Fang, L.; Zhan, X.; Schull, M.; Kalluri, S.; Laszlo, I.; Yu, P.; Carter, C.; Hain, C.; Anderson, M. Evapotranspiration Data Product from NESDIS GET-D System Upgraded for GOES-16 ABI Observations. Remote Sens. 2019, 11, 2639.

Abstract

Evapotranspiration (ET) is a major component of the global and regional water cycle. An operational Geostationary Operational Environmental Satellite (GOES) ET and Drought (GET-D) product system has been developed by the National Environmental Satellite, Data and Information Service (NESDIS) in the National Oceanic and Atmospheric Administration (NOAA) for numerical weather prediction model validation, data assimilation, and drought monitoring. GET-D system was generating ET and Evaporative Stress Index (ESI) maps at 8 km spatial resolution using thermal observations of the Imagers on GOES-13 and GOES-15 before the primary operational GOES satellites transitioned to GOES-16 and GOES-17 with the Advanced Baseline Imagers (ABI). In this study, the GET-D product system is upgraded to ingest the thermal observations of ABI with the best spatial resolution of 2 km.

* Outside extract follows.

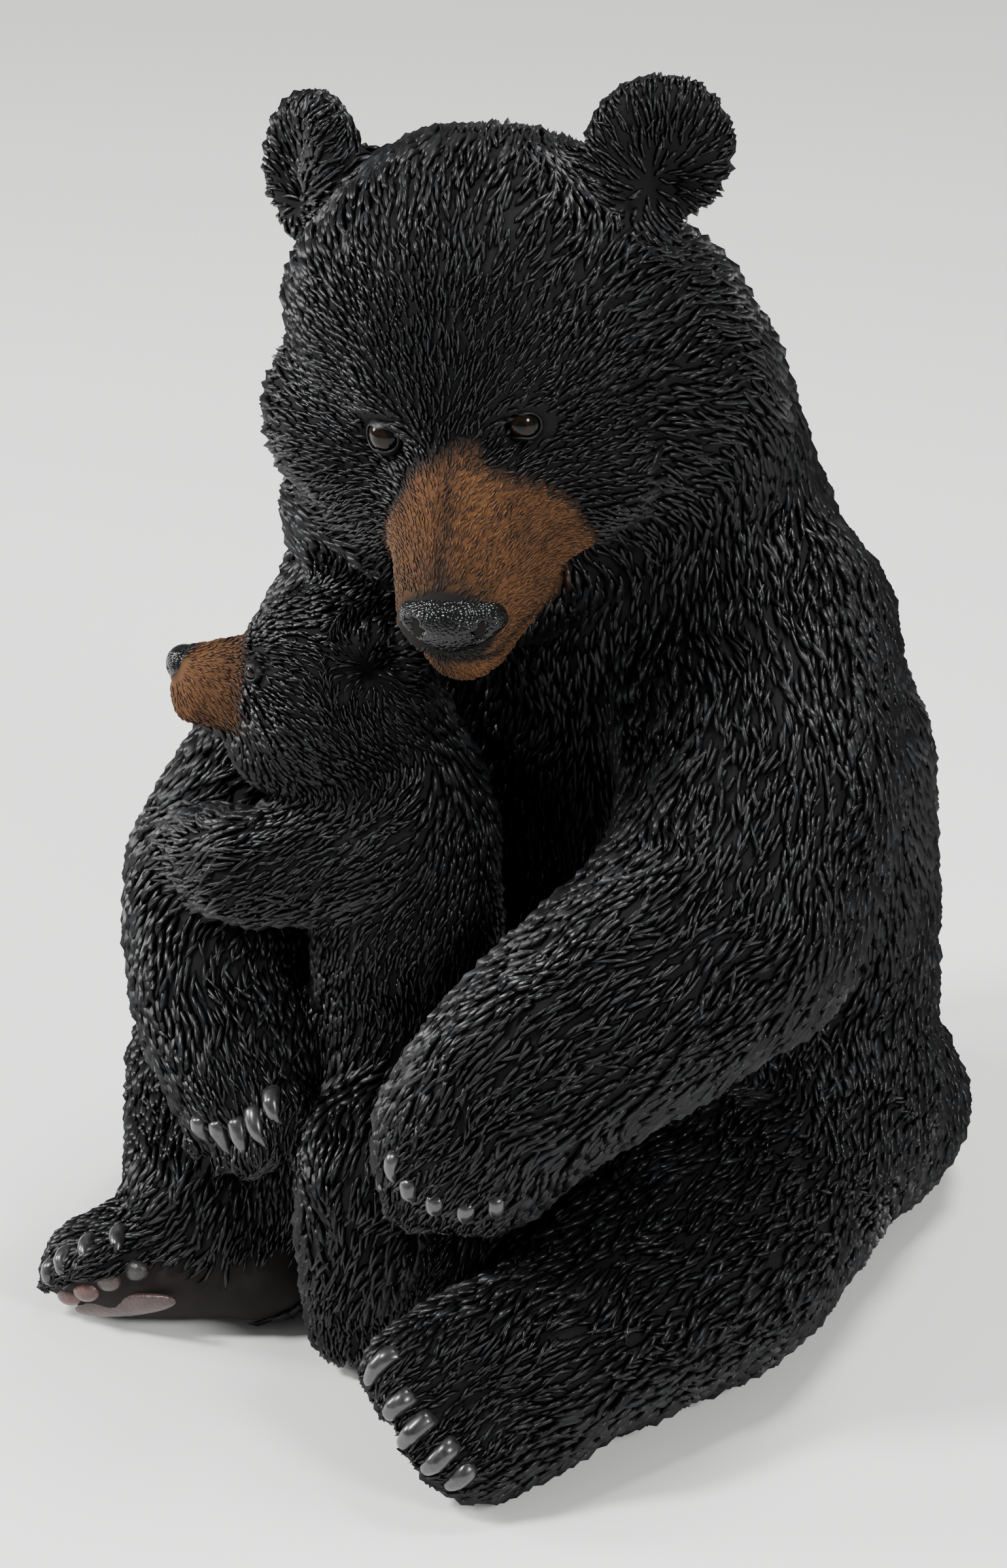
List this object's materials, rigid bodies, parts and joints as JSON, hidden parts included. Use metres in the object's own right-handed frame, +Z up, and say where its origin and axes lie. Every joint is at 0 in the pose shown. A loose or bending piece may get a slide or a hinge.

The core of the GET-D system is the Atmosphere-Land Exchange Inversion (ALEXI) model, which exploits the mid-morning rise in the land surface temperature to deduce the land surface fluxes including ET. Satellite-based land surface temperature and solar insolation retrievals from ABI and meteorological forcing from NOAA NCEP Climate Forecast System (CFS) are the major inputs to the GET-D system. Ancillary data required in GET-D include land cover map, leaf area index, albedo and cloud mask. This paper presents preliminary results of ET from the upgraded GET-D system after a brief introduction of the ALEXI model and the architecture of GET-D system. Comparisons with in situ ET measurements showed that the accuracy of the GOES-16 ABI based ET is similar to the results from the legacy GET-D ET based on GOES-13/15 Imager data. The agreement with the in situ measurements is satisfactory with a correlation of 0.914 averaged from three Mead sites. Further evaluation of the ABI-based ET product, upgrade efforts of the GET-D system for ESI products, and conclusions for the ABI-based GET-D products are discussed.